Fractional Distillation

  • Fractional distillation is often used to separate mixtures of liquids that have similar boiling points.
  • when the liquid is heated so it is converted into vapors that rise up in the fractional column. the vapor then cools and condensed on the walls of condenser.

Steam Distillation

  • It is often used to separate heat-sensitive components in a mixture.
  • This is done by passing steam through the mixture (which is slightly heated) to vaporize some of it.
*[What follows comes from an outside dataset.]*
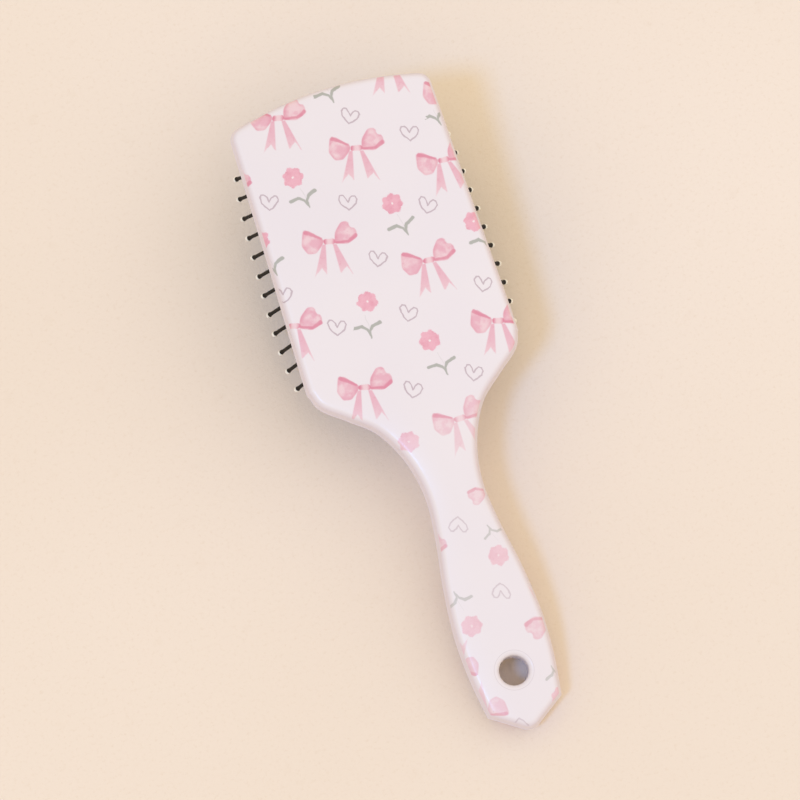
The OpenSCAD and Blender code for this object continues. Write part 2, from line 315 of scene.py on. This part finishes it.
def pocket(skin, side):
    """Air space over the cushion, in the back shell only from the joint plane up."""
    line = pad_line(RECESS)
    foot = skin.ring(line, 0.0, (0, FAR, 0))
    top = skin.ring(line, side * POCKET_Z, (0, FAR, 0))
    skin.bridge(foot, top)
    skin.fill([line], lambda q: np.full(len(q), side * POCKET_Z), lambda q: body_values(q, 0.0))
    return [], [line]


def window(skin, side):
    """The opening that the cushion shows through: a rounded rim, a lip and a wider recess behind it."""
    rings = []
    for grow, z in ((RECESS, 0.0), (RECESS, FRAME_Z - LIP), (0.0, FRAME_Z - LIP),
                    (0.0, FRAME_Z - RIM_ROUND)):
        rings.append(skin.ring(pad_line(grow), side * z, (0, FAR, 0)))
    for a in np.radians((22, 45, 67, 90)):
        line = pad_line(RIM_ROUND * (1 - math.cos(a)))
        rings.append(skin.ring(line, side * (FRAME_Z - RIM_ROUND * (1 - math.sin(a))), (0, FAR, 0)))
    for a, b in zip(rings, rings[1:]):
        skin.bridge(a, b)
    return [pad_line(RIM_ROUND)], [pad_line(RECESS)]


# ---- cushion ----

COLLAR_R, COLLAR_H, VENT_R, VENT_DEPTH = 1.9, 0.42, 1.3, 1.6


def dome_z(p):
    """Height of the cushion's outer surface, which bulges towards -Z."""
    reach = DOME_RY - DOME_RX + np.sqrt(DOME_RX**2 - p[:, 0]**2)
    return DOME_RY - DOME_Z - np.sqrt(reach**2 - p[:, 1]**2)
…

The process establishes a high heat-transfer rate without the need for high temperatures.
  • The resulting vapor is condensed to afford the required distillate.
  • The process of steam distillation is used to obtain essential oils and herbal distillates from several aromatic flowers/herbs

CHROMATOGRAPHY

  • this is a method  by which a mixture is separated by distributing its components between two phases.
  • stationary phase remains fixed while mobile phase carries the components of mixtures.
  • at different points in stationary phase the different components are absorbed.

EVAPORATION:

 Evaporation is the process by which water changes from a liquid to a gas or vapor. dissolved substance is left as solid and liquid evaporates. 

 

SEDIMENTATION:  Sedimentation is the process of allowing particles in suspension in water to settle out of the suspension under the effect of gravity. The particles that settle out from the suspension become sediment, and in water treatment is known as sludge

 

DECANTATION: Decantation is a process for the separation of mixtures of immiscible liquids or of a liquid and a solid mixture such as a suspension.

 

CENTRIFUGATION: 

  • it is the technique which involves the application of centrifugal force to separate particles from solution according to their shape,size,density,etc.
  • separated through spinning 
  • eg: milk cream,water from clothes.